I caught on to Santa Claus fairly early in life. It’s unfortunate then that it took me so long to realize that, despite their strongly spoken rhetoric, my government really doesn’t care about helping me. Sometimes this truth is so evident that I question my intelligence in ever believing their intentions were good. Avoiding the political quagmire of the White House, today I’m talking about the FCC and rural internet.

Years ago, the FCC, realizing the potential of the Internet and recognizing that America was falling behind in internet speeds, created some basic minimum standards as a measurement.  At the time, I was naive enough to believe this would lead to improved rural internet.

Slightly over ten years ago DSL came to my area, 1.2 megabits per second. This was 20 times what I had been getting with my state of the art 56K modem. At the time this, seemed wonderful. I was even willing to ignore the fact that my Mother in law was paying less for her 20 mbps in town. I was convinced it would get better, the FCC was fully behind faster speeds and I had faith in technology.

Ten years later, my Mother in law gets 200 mbps at the same price she was paying for 20. Me, I’m now paying more for my 1.2 megabits per second and the service has gotten worse.

Fortunately, the FCC is looking into this and their verdict is… Sorry, in the interests of my blood pressure, I had to take a short pause. The FCC now wants to lower the minimum acceptable download rate and call cellphone service the equivalent of high speed Internet. Apparently I missed the memo where Americans have cut back on their Internet usage.

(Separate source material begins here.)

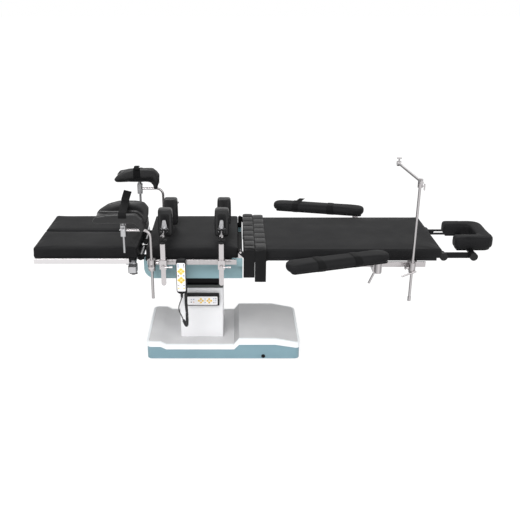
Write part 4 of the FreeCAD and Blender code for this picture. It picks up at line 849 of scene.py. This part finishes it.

True enough, I’m already using my cellphone to supplement my internet experience. Each month I pay Verizon a huge amount of money for 24 gig of data. I could go unlimited but as I pointed out earlier, Verizon’s definition of unlimited is 10 gig for hotspotting and somewhere after 20 gig they throttle us back for network congestion.

Let me introduce you to my Internet experience. My DSL service through AT&T is now so bad that any downloads over 20 meg are unlikely to complete on the first try. I have a new Kindle book that I’ve tried to download  over twenty times because the download has never made it over 70%. Patches for online games typically start at 80 meg and go up. If the download isn’t capable of handling interrupted data streams, I’ll be patching forever. Sorry, I got caught up in the ranting.

My point is that the FCC is looking to redefine high speed accessibility in terms of cellphone usage, not because it would help me, but because it allows them to point to how much the rural internet has improved under their leadership and them to shift the money intended to improve rural infrastructure to improving cell phone towers.

Truthfully, I think it’s brilliant on the part of the FCC. This is the same technique I recommended to get car mileage up to 100 mpg, simply shorten the definition of a mile. Maybe the new definition of unlimited also came from the FCC.

From the cellphone providers point of view, this is great. They can continue to provide me with expensive amount of data while the FCC diverts funds to them for rural improvement. I’m guessing it’s not going to make a bit of difference in my bill or data restrictions. Meanwhile, AT&T can stop pretending to care about their DSL customers and build up their cell towers. The only loser in this is the consumer hoping for rural Internet.

I know I shouldn’t be surprised, this is the same organization that told us all how much our life would improve with digital television. We were told we would be able to receive it just as well as the analog TV. How’s that working out for you?

Let’s not forget the FCC’s current stance on Net neutrality and municipalities providing internet for their citizens. These are very bad things for you and me, very bad. They can’t explain why but, “trust us, we’re from the government.”

I was fortunate to find out about this marvelous bit political doublespeak from an article in Arstechnica. The article is worth reading and they give you a link for comments to the FCC on their new policy. I particularly liked the comment suggesting the FCC’s next campaign would be, “Let’s make 56K great again.” 

About the only winner in this rural internet shell game is my Mother-in-law. When I’m out of data or I need to do an eleven gig download in less than a week, I go visit her. Not wanting to make it look like my only motive is to steal bandwidth, I make my visits under the guise of fixing up her house and yard.

Let’s see, I have eight new oversized Kindle books to download (Amazon had a special on textbooks), four new Audio books, a new season of Bosch and an eleven gig download to put Visual Studio on my laptop.

Mom, what was that about a leaky faucet?